Here are the top ten ways to detect a phishing email:
- Sender impersonations. Don’t simply trust the display name on an email. Cyber criminals often attempt to impersonate someone you may know or trust. Be sure to check the email address to confirm the true sender.
- Sender uses a public email domain. Legitimate organizations typically will not contact you from an email address that ends in a public email domain such as @gmail.com or @outlook.com.
- Generic salutations. Typically, a reputable company will use your name or an appropriate title to address you. Be cautious of emails beginning with “To whom it may concern” or “Dear sir or madam”.
- Requests for personal information. Legitimate organizations do not typically ask for this type of information over email (e.g. ssn verification, birthdate, login info, account numbers). Usually when companies need this information, it’s because they are verifying your identity for contacting them.
- Spelling errors. Attackers tend to be grammatically incorrect and make typing mistakes in their message. This is also a clever tactic used in sender impersonations, so verify the spelling on the sender’s email address for validation.

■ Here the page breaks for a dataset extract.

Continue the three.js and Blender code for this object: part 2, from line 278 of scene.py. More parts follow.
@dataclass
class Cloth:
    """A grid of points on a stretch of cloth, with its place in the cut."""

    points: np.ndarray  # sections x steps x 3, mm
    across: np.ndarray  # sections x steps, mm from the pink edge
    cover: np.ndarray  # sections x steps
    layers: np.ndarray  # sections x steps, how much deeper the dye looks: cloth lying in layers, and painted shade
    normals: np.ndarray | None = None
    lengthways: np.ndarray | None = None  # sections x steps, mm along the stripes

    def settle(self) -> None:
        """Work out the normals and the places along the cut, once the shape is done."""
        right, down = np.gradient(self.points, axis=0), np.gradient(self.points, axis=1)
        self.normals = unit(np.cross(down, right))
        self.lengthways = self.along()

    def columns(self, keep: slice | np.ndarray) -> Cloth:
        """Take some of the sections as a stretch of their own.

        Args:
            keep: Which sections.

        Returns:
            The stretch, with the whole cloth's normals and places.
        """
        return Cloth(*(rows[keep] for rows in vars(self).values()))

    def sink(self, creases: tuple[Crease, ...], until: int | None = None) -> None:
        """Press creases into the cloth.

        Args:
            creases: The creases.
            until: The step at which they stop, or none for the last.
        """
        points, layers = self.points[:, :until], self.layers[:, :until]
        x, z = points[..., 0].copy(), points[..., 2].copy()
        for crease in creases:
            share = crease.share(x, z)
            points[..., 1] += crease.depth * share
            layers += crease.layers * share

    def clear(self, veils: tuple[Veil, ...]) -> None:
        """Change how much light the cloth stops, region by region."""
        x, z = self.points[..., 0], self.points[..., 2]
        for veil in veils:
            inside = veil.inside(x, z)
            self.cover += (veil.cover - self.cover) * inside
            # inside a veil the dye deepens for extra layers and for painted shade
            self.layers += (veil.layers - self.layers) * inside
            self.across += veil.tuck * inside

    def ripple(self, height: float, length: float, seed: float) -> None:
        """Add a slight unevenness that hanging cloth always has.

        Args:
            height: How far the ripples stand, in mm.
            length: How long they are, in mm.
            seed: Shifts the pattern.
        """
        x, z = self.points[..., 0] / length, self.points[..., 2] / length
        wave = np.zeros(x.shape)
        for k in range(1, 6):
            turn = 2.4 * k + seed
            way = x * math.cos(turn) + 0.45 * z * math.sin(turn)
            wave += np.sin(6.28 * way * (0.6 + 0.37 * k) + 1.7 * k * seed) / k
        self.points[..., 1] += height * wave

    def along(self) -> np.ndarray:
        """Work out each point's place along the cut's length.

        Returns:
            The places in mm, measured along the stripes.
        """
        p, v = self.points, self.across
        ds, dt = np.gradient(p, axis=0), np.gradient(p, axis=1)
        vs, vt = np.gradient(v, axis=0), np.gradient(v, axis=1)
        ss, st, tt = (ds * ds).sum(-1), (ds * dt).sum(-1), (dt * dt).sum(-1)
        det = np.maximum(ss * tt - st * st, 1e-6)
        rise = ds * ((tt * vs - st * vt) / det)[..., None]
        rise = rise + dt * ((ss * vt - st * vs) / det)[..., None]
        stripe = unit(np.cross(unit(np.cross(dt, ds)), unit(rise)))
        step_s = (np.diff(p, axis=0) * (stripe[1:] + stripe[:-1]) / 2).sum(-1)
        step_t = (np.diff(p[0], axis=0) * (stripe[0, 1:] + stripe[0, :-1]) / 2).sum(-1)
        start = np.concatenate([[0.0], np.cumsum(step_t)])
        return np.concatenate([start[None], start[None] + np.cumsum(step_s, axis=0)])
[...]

- Suspicious links. Hover over a link without clicking to reveal the destination URL. If the URL doesn’t match the linked content, do not click and report the email to your IT manager.
- Malicious attachments. Never open a questionable attachment (e.g. exe or encrypted zip file, macro-enabled documents). If you suspect malicious content, it’s always best to contact the sender separately for confirmation of file validity.

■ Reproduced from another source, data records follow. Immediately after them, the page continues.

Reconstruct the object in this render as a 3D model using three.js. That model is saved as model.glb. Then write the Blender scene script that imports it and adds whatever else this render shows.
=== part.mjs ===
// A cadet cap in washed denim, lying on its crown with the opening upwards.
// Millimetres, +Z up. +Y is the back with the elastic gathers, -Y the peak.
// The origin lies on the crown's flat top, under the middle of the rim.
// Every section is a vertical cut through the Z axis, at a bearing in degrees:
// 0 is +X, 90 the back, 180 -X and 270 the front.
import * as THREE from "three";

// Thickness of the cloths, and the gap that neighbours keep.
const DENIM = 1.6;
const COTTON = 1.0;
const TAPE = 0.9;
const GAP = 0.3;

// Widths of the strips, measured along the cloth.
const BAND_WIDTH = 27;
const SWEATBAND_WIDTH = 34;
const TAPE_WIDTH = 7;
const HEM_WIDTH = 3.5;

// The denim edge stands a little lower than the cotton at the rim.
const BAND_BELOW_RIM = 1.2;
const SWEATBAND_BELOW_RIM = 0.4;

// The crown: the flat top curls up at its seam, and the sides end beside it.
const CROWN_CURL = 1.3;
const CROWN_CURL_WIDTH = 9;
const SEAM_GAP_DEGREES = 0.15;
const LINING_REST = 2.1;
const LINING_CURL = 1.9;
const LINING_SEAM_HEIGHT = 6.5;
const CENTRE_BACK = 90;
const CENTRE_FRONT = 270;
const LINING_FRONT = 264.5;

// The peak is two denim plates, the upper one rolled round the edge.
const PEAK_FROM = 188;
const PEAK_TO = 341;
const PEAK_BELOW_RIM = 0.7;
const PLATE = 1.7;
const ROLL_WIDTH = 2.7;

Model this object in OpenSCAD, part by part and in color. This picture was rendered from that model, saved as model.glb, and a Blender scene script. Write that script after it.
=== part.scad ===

- Urgent requests. Phishing scammers often do their homework before they target you for an urgent request (e.g. the CEO needs an immediate wire transfer or gift card purchase). Always verify legitimacy before making hasty purchases or taking action from an email request.
- Unbelievable offers. If the deal seems too good to be true, it probably is. Beware of emails offering big rewards for little effort (e.g. cash prizes, dream vacations, etc.).
- Suspicious messaging. Last but not least. If an email feels off or makes you question its legitimacy AT ALL, it’s better to play it safe and ignore or delete it.
Arctic IT highly encourages you to share this list with your entire organization. We also recommend you conduct phish testing regularly to uncover the “clickers” and help to educate them.
If your organization falls victim to a successful phishing attempt, please notify your local FBI office right away and report the incident at IC3.GOV.